- _Exercise instructions_: Please print the full listing exactly.

- _Material provided_:

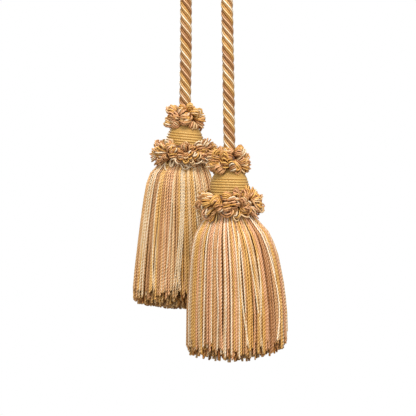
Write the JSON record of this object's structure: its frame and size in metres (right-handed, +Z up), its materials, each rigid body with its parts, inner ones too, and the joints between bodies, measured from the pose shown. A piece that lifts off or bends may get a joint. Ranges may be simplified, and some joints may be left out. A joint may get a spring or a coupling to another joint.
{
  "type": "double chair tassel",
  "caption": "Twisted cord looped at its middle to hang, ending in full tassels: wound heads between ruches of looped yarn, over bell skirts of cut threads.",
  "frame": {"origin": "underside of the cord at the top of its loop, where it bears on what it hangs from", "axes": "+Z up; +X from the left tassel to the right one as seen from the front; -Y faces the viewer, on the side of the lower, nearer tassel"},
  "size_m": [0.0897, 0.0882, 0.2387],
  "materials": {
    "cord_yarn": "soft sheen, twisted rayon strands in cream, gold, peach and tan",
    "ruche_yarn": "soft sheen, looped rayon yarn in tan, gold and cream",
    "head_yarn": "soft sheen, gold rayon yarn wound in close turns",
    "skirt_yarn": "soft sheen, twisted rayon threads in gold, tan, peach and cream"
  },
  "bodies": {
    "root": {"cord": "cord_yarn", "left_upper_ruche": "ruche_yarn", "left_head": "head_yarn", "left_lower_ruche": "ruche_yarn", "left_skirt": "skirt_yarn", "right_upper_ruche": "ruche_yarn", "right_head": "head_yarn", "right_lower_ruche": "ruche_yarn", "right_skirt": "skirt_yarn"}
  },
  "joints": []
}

- _Reply to the task_:
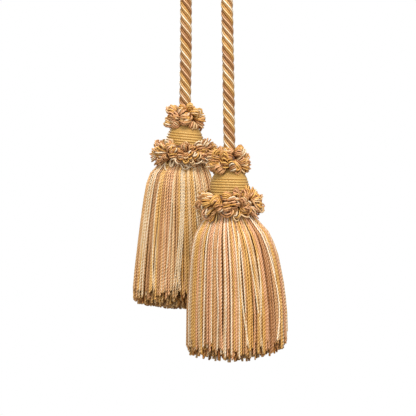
Write the JSON record of this object's structure: its frame and size in metres (right-handed, +Z up), its materials, each rigid body with its parts, inner ones too, and the joints between bodies, measured from the pose shown. A piece that lifts off or bends may get a joint. Ranges may be simplified, and some joints may be left out. A joint may get a spring or a coupling to another joint.
{
  "type": "double chair tassel",
  "caption": "Twisted cord looped at its middle to hang, ending in full tassels: wound heads between ruches of looped yarn, over bell skirts of cut threads.",
  "frame": {"origin": "underside of the cord at the top of its loop, where it bears on what it hangs from", "axes": "+Z up; +X from the left tassel to the right one as seen from the front; -Y faces the viewer, on the side of the lower, nearer tassel"},
  "size_m": [0.0897, 0.0882, 0.2387],
  "materials": {
    "cord_yarn": "soft sheen, twisted rayon strands in cream, gold, peach and tan",
    "ruche_yarn": "soft sheen, looped rayon yarn in tan, gold and cream",
    "head_yarn": "soft sheen, gold rayon yarn wound in close turns",
    "skirt_yarn": "soft sheen, twisted rayon threads in gold, tan, peach and cream"
  },
  "bodies": {
    "root": {"cord": "cord_yarn", "left_upper_ruche": "ruche_yarn", "left_head": "head_yarn", "left_lower_ruche": "ruche_yarn", "left_skirt": "skirt_yarn", "right_upper_ruche": "ruche_yarn", "right_head": "head_yarn", "right_lower_ruche": "ruche_yarn", "right_skirt": "skirt_yarn"}
  },
  "joints": []
}